On the other hand, the regulation of the ZPO and the RVG, according to which only the statutory fees under the RVG are to be reimbursed by the unsuccessful infringer, is probably also contrary to European law. In today’s normal case, the party enters into a fee agreement with its lawyer/patent attorney, which leads to a significantly higher amount of legal fees beyond the RVG. These legal fees must also be reimbursed (beyond the limits of the RVG) by the losing party to a substantial and reasonable extent, considering equity. Only to the extent that the attorneys’ fees paid under the fee agreement are unreasonable and unreasonable, their refundability is ruled out. This means, therefore, that the amounts of the RVG are no longer the upper limit for the reimbursability of actual legal costs of the plaintiff.
Of course, this means that the entire flat-rate costs reimbursement law in intellectual property is subject to a fundamental reservation, which the legislator should take up and regulate as soon as possible in order to prevent discussions about reimbursable costs from getting out of hand.
Individual courts have already applied the ECJ’s decision in cost determination proceedings. For example, in a decision of 13.07.2022 (I-15 W 15/22) in a competition law dispute, which was, however, based on a patent case, the OLG Düsseldorf rejected the costs of the patent attorney who had been involved, because his involvement had not been necessary. The lawyer could and should also have assessed the patent questions. Thus, the OLG states the following:
“The reasonableness of the costs incurred is assessed on the basis of the principles developed for § 91 ZPO. Accordingly, the decisive factor is whether a reasonable and economically sensible party could consider the cost-triggering measure to be relevant at the time (ex ante) (on section 91 ZPO: BGH NJW 2018, 1693; BGH GRUR 2017, 854 – Anwaltskosten im Gestattungsverfahren; BGH GRUR 2005, 271 – Unterbevollmächtigter III; BGH NJW-RR 2005, 725 mwN). This is the case if the measure was necessary or required for the appropriate prosecution or defence.”

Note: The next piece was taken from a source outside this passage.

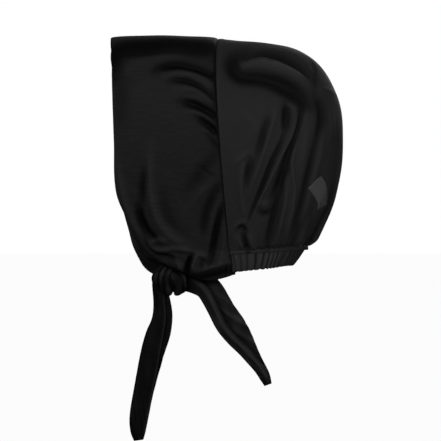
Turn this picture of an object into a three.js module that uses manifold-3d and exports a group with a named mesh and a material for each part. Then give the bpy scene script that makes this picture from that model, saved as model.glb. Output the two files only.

However, this view does not seem to be covered by the case law of the ECJ and throws the baby out with the bathwater.
In principle, Section 140 (3) Trademark Act and Section 143 (3) Patent Act, which is identical in content, provide that patent attorney fees must be reimbursed. This provision remains in force. However, it is to be interpreted in conformity with European law to the effect that it is subject to the provison that the costs to be reimbursed are reasonable and appropriate for the unsuccessful infringer as a whole and that equity reasons must not stand in the way of this.
An examination of the necessity of the patent attorney’s cooperation has not been prescribed by the ECJ and such a provision is also not found in the Enforcement Directive. Rather, all costs actually incurred by the IP right holder must be borne by the unsuccessful infringer if they are reasonable and appropriate and do not conflict with reasons of equity.
The examination of the necessity of the patent attorney’s cooperation provided for by the OLG Düsseldorf therefore does not exist when interpreting Section 143 (3) Patent Act in conformity with the Directive.
Rather, the principle from the ECJ decision of 28 July 2016, United Video Properties, C-57/15, EU:C:2016:611, para. 29, applies, according to which the infringed IP right holder may claim reimbursement of at least a substantial and reasonable part of the reasonable costs actually incurred by him.
It is therefore foreseeable that the cost fixing proceedings in IP protection will be much more complex and costly than has been the case so far. Basically, the question also arises as to whether the Rechtspfleger is still able to conduct the cost fixing proceedings at all and whether this should not be a genuine task of the deciding panel, i.e. the judicially staffed infringement court chamber. The transfer of the cost fixing procedure to the Rechtspfleger had its correct basis in the fact that a formalised procedure is to be carried out here, the essential cornerstones of which (quotation of costs by the court and lump sums according to the RVG) have already been established. This can no longer be said of today’s situation.